--- BEGIN Working data ---

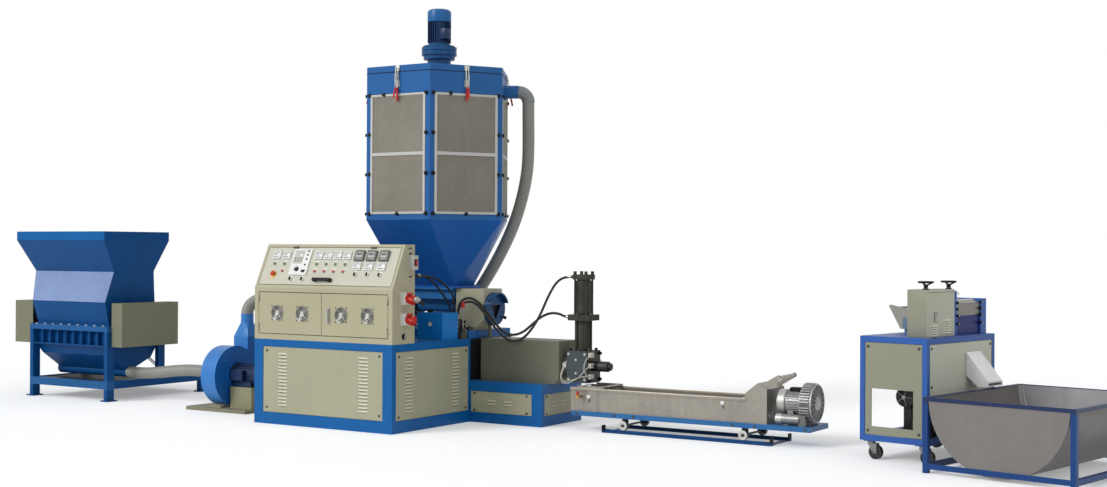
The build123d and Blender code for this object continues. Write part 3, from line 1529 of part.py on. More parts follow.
print("sub-parts", len(pieces) + len(turned_pieces))
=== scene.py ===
"""Looks of a foam recycling line: paint, metal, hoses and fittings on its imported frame."""

import logging
from collections.abc import Callable, Iterable, Sequence
from dataclasses import dataclass, replace
from enum import Enum
from functools import cache
from math import cos, pi, radians, sin

import bmesh
import bpy
from mathutils import Matrix, Vector


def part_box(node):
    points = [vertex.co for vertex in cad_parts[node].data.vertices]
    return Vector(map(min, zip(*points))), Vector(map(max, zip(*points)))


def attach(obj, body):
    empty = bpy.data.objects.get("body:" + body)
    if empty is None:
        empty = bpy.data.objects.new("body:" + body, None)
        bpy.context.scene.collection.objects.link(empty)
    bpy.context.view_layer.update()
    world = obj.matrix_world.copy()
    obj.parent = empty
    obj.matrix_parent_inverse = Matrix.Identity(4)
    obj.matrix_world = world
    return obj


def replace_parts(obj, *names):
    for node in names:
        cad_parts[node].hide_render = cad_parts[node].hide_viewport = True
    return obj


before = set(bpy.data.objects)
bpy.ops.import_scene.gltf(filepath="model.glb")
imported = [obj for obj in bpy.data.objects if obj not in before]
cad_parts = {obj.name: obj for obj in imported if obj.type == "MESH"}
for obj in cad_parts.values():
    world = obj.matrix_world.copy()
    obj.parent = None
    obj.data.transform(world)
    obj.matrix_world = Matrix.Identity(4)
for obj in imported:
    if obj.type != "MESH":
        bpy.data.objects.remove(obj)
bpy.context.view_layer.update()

log = logging.getLogger("recycling_line")
Point = tuple[float, float, float]
Colour = tuple[float, float, float]
Socket = bpy.types.NodeSocket

UP, FRONT, BACK, LEFT, RIGHT = (0, 0, 1), (0, -1, 0), (0, 1, 0), (-1, 0, 0), (1, 0, 0)
STATION_ORIGIN, STATION_TURN = (5.221, -0.138, 0), radians(11.5)
DESK_ORIGIN, DESK_SLOPE = (0, -0.925, 1.24), radians(65.62)
STATION = Matrix.Translation(STATION_ORIGIN) @ Matrix.Rotation(-STATION_TURN, 4, "Z")
DESK = Matrix.Translation(DESK_ORIGIN) @ Matrix.Rotation(DESK_SLOPE, 4, "X")
DUST_COLOUR = (0.42, 0.4, 0.36)
RIB_HEIGHT, RIB_PITCH, SLEEVE_RADIUS = 0.0015, 0.018, 0.0605
HOSE_SHARP = 80.0


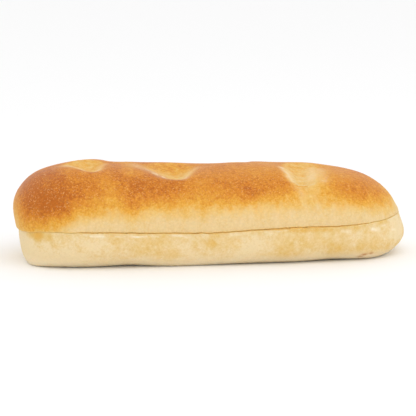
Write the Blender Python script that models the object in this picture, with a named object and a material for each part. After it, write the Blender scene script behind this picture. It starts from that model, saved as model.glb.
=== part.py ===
"""A potato focaccia roll, cut through lengthways into a crown and a base.

Metres, +Z up. The roll lies along X with its front towards -Y, and it stands on z = 0.
Each half is one loft of closed loops set along the roll: over the crust from the front lip
to the back lip, and back across the cut face. The loops shrink to a point at both ends.
"""

from collections import namedtuple

import bmesh
import bpy
import numpy as np

MM = 0.001

# The roll at the cut. Its ends swell past this, and the middle of its whole length is at X = 0.
LENGTH = 197.8 * MM
WIDTH = 76.0 * MM
CENTRE_X = 0.9 * MM

# Roundness of the ends, as the two powers of a superellipse: seen from above, then from the side
PLAN = {"left": (7.9, 2.70), "right": (5.1, 2.11)}
CROWN_RISE = {"left": (8.6, 2.95), "right": (5.2, 1.82)}
BASE_DROP = {"left": (30.0, 3.4), "right": (11.5, 2.9)}

# Roundness of the cross section: across, then up or down
CROWN_SECTION = (2.6, 2.4)
BASE_SECTION = (5.0, 3.6)

# The crown's top line, and the rise over its left part
CROWN_TOP = 47.5 * MM
CROWN_SLOPE = -0.011
HUMP_RISE = 2.2 * MM
HUMP_AT = -67.0 * MM
HUMP_HALF = 21.0 * MM

# The cut: its height, its dip a little left of the middle, its rise to the right and its tips
CUT_HEIGHT = 19.6 * MM
CUT_DIP = 1.6 * MM
CUT_DIP_AT = -6.0 * MM
CUT_DIP_LEFT = 40.0 * MM
CUT_DIP_RIGHT = 28.0 * MM
CUT_RISE = 1.0 * MM
CUT_RISE_FROM = 60.0 * MM
CUT_RISE_RUN = 30.0 * MM
CUT_TIP_RUN = 12.0 * MM
CUT_TIP_RIGHT = 1.3 * MM
CUT_TIP_LEFT = -1.6 * MM

# The gap between the two cut faces, and the place at the front where the lips part
GAP = 0.35 * MM
PARTING = 0.55 * MM
PARTING_AT = 42.0 * MM
PARTING_HALF = 12.0 * MM
PARTING_DEPTH = 22.0 * MM

# The crown's lip turns in a little
LIP_ROLL = 0.5 * MM
LIP_HEIGHT = 1.3 * MM

# Height over which the gap between the halves fades into their crusts
LIP_BLEND = 5.0 * MM

# The crown bulges out on the left, the base swells out on the right, where the crown's lip flares
# out to meet it, and the base's left foot is drawn in
BULGE = 3.1 * MM
BULGE_Z = 29.3 * MM
BULGE_HALF = 11.9 * MM
SWELL = 5.9 * MM
SWELL_Z = 8.2 * MM
SWELL_HALF = 11.8 * MM
SWELL_POWER = 4.8
FLARE = 1.5 * MM
FLARE_HALF = 3.6 * MM
LEAN = 0.9 * MM
LEAN_HEIGHT = 18.0 * MM
LEFT_POWER = 8.0

# Sine of the steepest angle that counts as the side, where the underside lifts off the tray
FOOT_MOST = 0.93

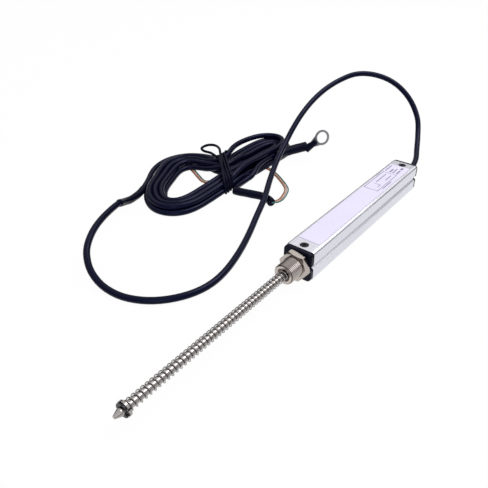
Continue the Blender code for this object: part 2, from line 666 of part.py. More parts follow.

--- END Working data ---

• **What the task requires**
Take the entries above and copy them out exactly.

• **Problem solution**
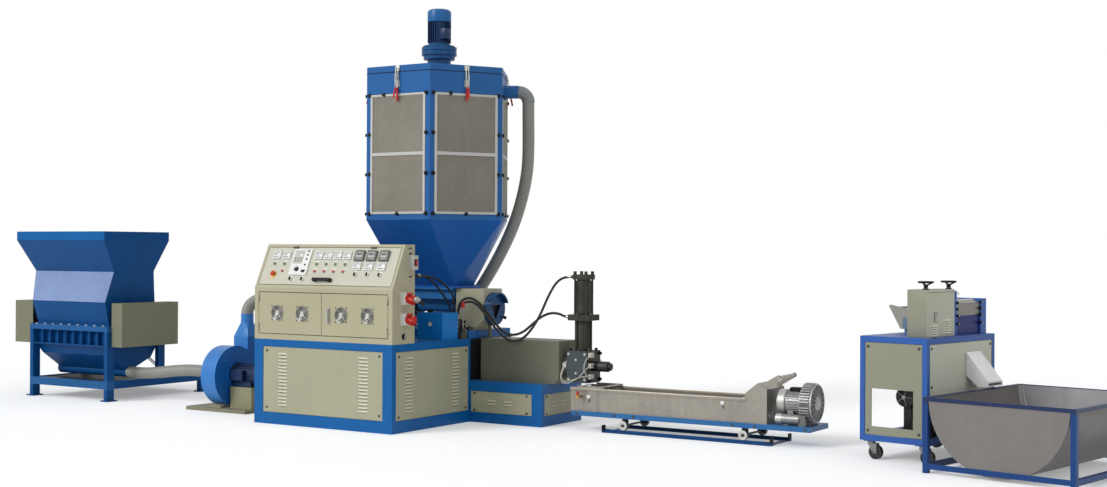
The build123d and Blender code for this object continues. Write part 3, from line 1529 of part.py on. More parts follow.
print("sub-parts", len(pieces) + len(turned_pieces))
=== scene.py ===
"""Looks of a foam recycling line: paint, metal, hoses and fittings on its imported frame."""

import logging
from collections.abc import Callable, Iterable, Sequence
from dataclasses import dataclass, replace
from enum import Enum
from functools import cache
from math import cos, pi, radians, sin

import bmesh
import bpy
from mathutils import Matrix, Vector


def part_box(node):
    points = [vertex.co for vertex in cad_parts[node].data.vertices]
    return Vector(map(min, zip(*points))), Vector(map(max, zip(*points)))


def attach(obj, body):
    empty = bpy.data.objects.get("body:" + body)
    if empty is None:
        empty = bpy.data.objects.new("body:" + body, None)
        bpy.context.scene.collection.objects.link(empty)
    bpy.context.view_layer.update()
    world = obj.matrix_world.copy()
    obj.parent = empty
    obj.matrix_parent_inverse = Matrix.Identity(4)
    obj.matrix_world = world
    return obj


def replace_parts(obj, *names):
    for node in names:
        cad_parts[node].hide_render = cad_parts[node].hide_viewport = True
    return obj


before = set(bpy.data.objects)
bpy.ops.import_scene.gltf(filepath="model.glb")
imported = [obj for obj in bpy.data.objects if obj not in before]
cad_parts = {obj.name: obj for obj in imported if obj.type == "MESH"}
for obj in cad_parts.values():
    world = obj.matrix_world.copy()
    obj.parent = None
    obj.data.transform(world)
    obj.matrix_world = Matrix.Identity(4)
for obj in imported:
    if obj.type != "MESH":
        bpy.data.objects.remove(obj)
bpy.context.view_layer.update()

log = logging.getLogger("recycling_line")
Point = tuple[float, float, float]
Colour = tuple[float, float, float]
Socket = bpy.types.NodeSocket

UP, FRONT, BACK, LEFT, RIGHT = (0, 0, 1), (0, -1, 0), (0, 1, 0), (-1, 0, 0), (1, 0, 0)
STATION_ORIGIN, STATION_TURN = (5.221, -0.138, 0), radians(11.5)
DESK_ORIGIN, DESK_SLOPE = (0, -0.925, 1.24), radians(65.62)
STATION = Matrix.Translation(STATION_ORIGIN) @ Matrix.Rotation(-STATION_TURN, 4, "Z")
DESK = Matrix.Translation(DESK_ORIGIN) @ Matrix.Rotation(DESK_SLOPE, 4, "X")
DUST_COLOUR = (0.42, 0.4, 0.36)
RIB_HEIGHT, RIB_PITCH, SLEEVE_RADIUS = 0.0015, 0.018, 0.0605
HOSE_SHARP = 80.0


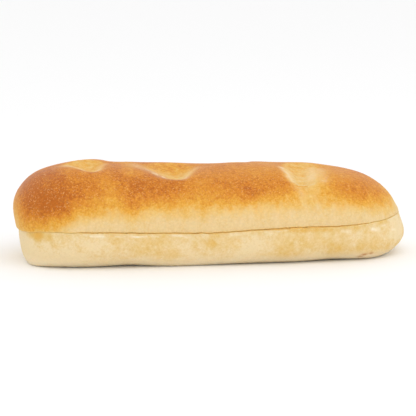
Write the Blender Python script that models the object in this picture, with a named object and a material for each part. After it, write the Blender scene script behind this picture. It starts from that model, saved as model.glb.
=== part.py ===
"""A potato focaccia roll, cut through lengthways into a crown and a base.

Metres, +Z up. The roll lies along X with its front towards -Y, and it stands on z = 0.
Each half is one loft of closed loops set along the roll: over the crust from the front lip
to the back lip, and back across the cut face. The loops shrink to a point at both ends.
"""

from collections import namedtuple

import bmesh
import bpy
import numpy as np

MM = 0.001

# The roll at the cut. Its ends swell past this, and the middle of its whole length is at X = 0.
LENGTH = 197.8 * MM
WIDTH = 76.0 * MM
CENTRE_X = 0.9 * MM

# Roundness of the ends, as the two powers of a superellipse: seen from above, then from the side
PLAN = {"left": (7.9, 2.70), "right": (5.1, 2.11)}
CROWN_RISE = {"left": (8.6, 2.95), "right": (5.2, 1.82)}
BASE_DROP = {"left": (30.0, 3.4), "right": (11.5, 2.9)}

# Roundness of the cross section: across, then up or down
CROWN_SECTION = (2.6, 2.4)
BASE_SECTION = (5.0, 3.6)

# The crown's top line, and the rise over its left part
CROWN_TOP = 47.5 * MM
CROWN_SLOPE = -0.011
HUMP_RISE = 2.2 * MM
HUMP_AT = -67.0 * MM
HUMP_HALF = 21.0 * MM

# The cut: its height, its dip a little left of the middle, its rise to the right and its tips
CUT_HEIGHT = 19.6 * MM
CUT_DIP = 1.6 * MM
CUT_DIP_AT = -6.0 * MM
CUT_DIP_LEFT = 40.0 * MM
CUT_DIP_RIGHT = 28.0 * MM
CUT_RISE = 1.0 * MM
CUT_RISE_FROM = 60.0 * MM
CUT_RISE_RUN = 30.0 * MM
CUT_TIP_RUN = 12.0 * MM
CUT_TIP_RIGHT = 1.3 * MM
CUT_TIP_LEFT = -1.6 * MM

# The gap between the two cut faces, and the place at the front where the lips part
GAP = 0.35 * MM
PARTING = 0.55 * MM
PARTING_AT = 42.0 * MM
PARTING_HALF = 12.0 * MM
PARTING_DEPTH = 22.0 * MM

# The crown's lip turns in a little
LIP_ROLL = 0.5 * MM
LIP_HEIGHT = 1.3 * MM

# Height over which the gap between the halves fades into their crusts
LIP_BLEND = 5.0 * MM

# The crown bulges out on the left, the base swells out on the right, where the crown's lip flares
# out to meet it, and the base's left foot is drawn in
BULGE = 3.1 * MM
BULGE_Z = 29.3 * MM
BULGE_HALF = 11.9 * MM
SWELL = 5.9 * MM
SWELL_Z = 8.2 * MM
SWELL_HALF = 11.8 * MM
SWELL_POWER = 4.8
FLARE = 1.5 * MM
FLARE_HALF = 3.6 * MM
LEAN = 0.9 * MM
LEAN_HEIGHT = 18.0 * MM
LEFT_POWER = 8.0

# Sine of the steepest angle that counts as the side, where the underside lifts off the tray
FOOT_MOST = 0.93

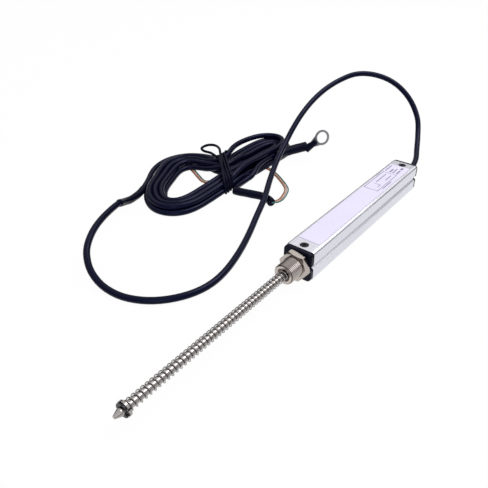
Continue the Blender code for this object: part 2, from line 666 of part.py. More parts follow.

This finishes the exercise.